The "fatwa" issued by the Sunni Muslim fighters would potentially affect 4 million women and girls, the UN resident and humanitarian coordinator in Iraq, Jacqueline Badcock, told reporters in Geneva by videolink from Irbil.

"This is something very new for Iraq, particularly in this area, and is of grave concern and does need to be addressed," she said.

"This is not the will of Iraqi people, or the women of Iraq in these vulnerable areas covered by the terrorists," she added.

No one was immediately available for comment from Isis, which has led an offensive through northern and western Iraq.

http://www.theguardian.com/world/2014/j ... m-mosul-un

The latest from the thugs in ISIS. I am sure that all those right on people protesting about Israel in cities all over the world last weekend will be out in force to show their anger at at this latest horror from the region.

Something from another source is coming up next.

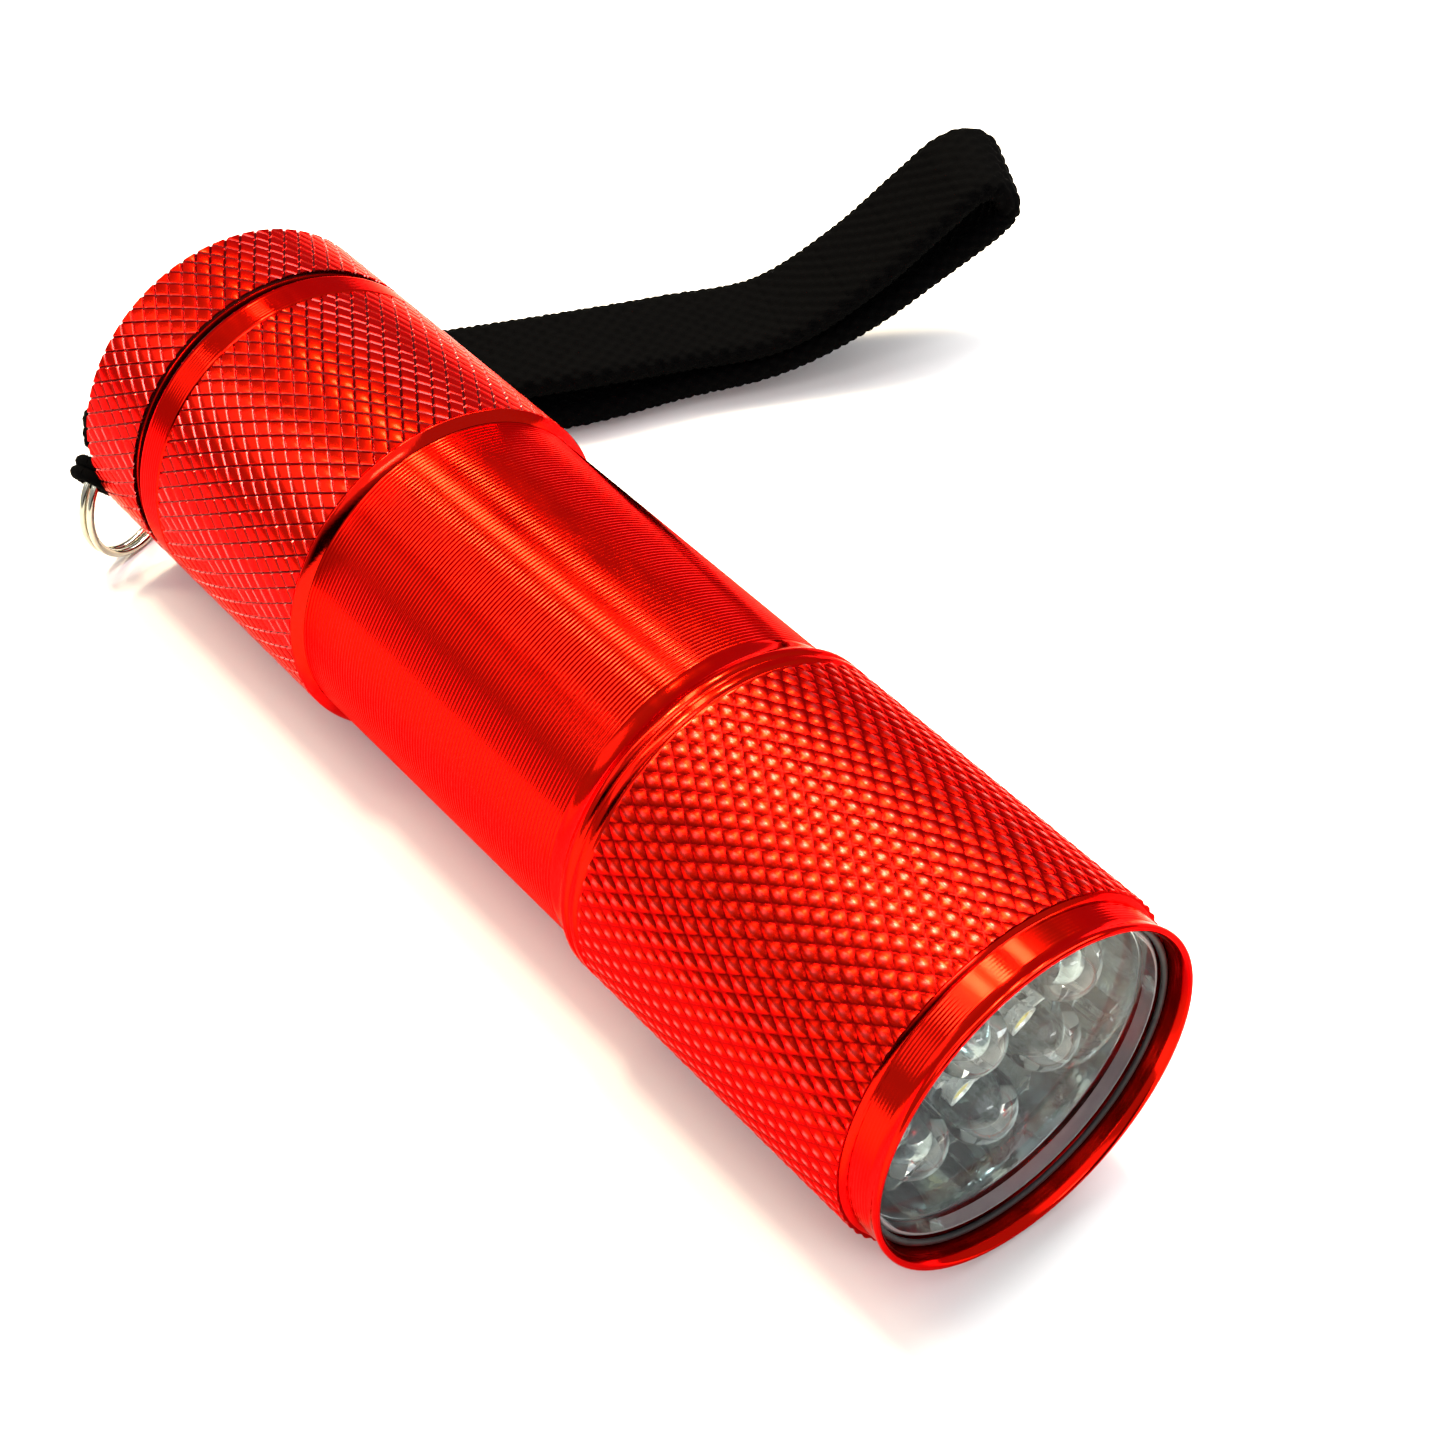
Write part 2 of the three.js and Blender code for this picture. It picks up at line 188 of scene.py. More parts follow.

I shan't hold my breath, though.
 
Saw this earlier today on the Beeb and was incandescent with rage.

It's almost as if ISIS are reading the news and thinking 'Britain has a campaign against FGM right now...let's do this FGM thing all the more to get them all angry'.
Reactive evil?
 
Doubts grow over Isis 'FGM edict' in Iraq

Doubts are growing about the authenticity of an edict attributed to the Sunni Islamist group Isis controlling the Iraqi city of Mosul about female genital mutilation (FGM).

A top UN official quoted from a statement saying that Isis wanted all females aged between 11 and 46 in the northern city to undergo the procedure.
Jacqueline Badcock said the decree was of grave concern.
But media analysts say the decree seen on social media may be a fake.
It has typos and language mistakes and is signed by "The Islamic State in Iraq and the Levant", a name the group no longer uses, instead referring to itself as the Islamic State.

Some bloggers suggest that the alleged fatwa, which has been circulated on social media for about two days, may have been aimed at discrediting Isis.
Iraq is facing a radical Isis-led insurgency, with Mosul and other cities in the north-west under militant control.

The ritual cutting of girls' genitals is practised by some African, Middle Eastern and Asian communities in the belief it prepares them for adulthood or marriage.
FGM poses many health risks to women, including severe bleeding, problems urinating, infections, infertility and increased risk of newborn deaths in childbirth.

The UN General Assembly approved a resolution in December 2012 calling for all member states to ban the practice.

Earlier, Ms Badcock warned that the alleged Isis edict could affect nearly four million women and girls in and around the northern Iraqi city of Mosul.
The UN's resident and humanitarian co-ordinator in Iraq said the practice "is something very new for Iraq... and does need to be addressed".
She was talking to reporters via video link from the Kurdish provincial capital, Irbil.

Jenan Moussa, a correspondent for Dubai-based broadcaster Al AAan TV, said in a tweet that her contacts in Mosul had not heard of the edict.

Isis militants seized Mosul, Iraq's second largest city, in June, and have since taken over areas of the north-west and closed in on cities near Baghdad.
The group forced Christians in Mosul out of the city earlier this week and daubed their houses with the Arabic letter N to mark them out as Christians, apparently confiscating their properties, BBC Arab affairs editor Lina Sinjab says.

Ms Badcock said only 20 families from the ancient Christian minority now remain in Mosul, which Isis has taken as the capital of its Islamic state.
Thousands have fled into Kurdish-controlled territory in the north.

Some of the Christians who remained have converted to Islam, while others have opted to stay and pay the "jiyza", the tax imposed by Isis on non-Muslims, the UN official added.
Isis announced last month that it was creating an Islamic caliphate covering the land it holds in Iraq and Syria.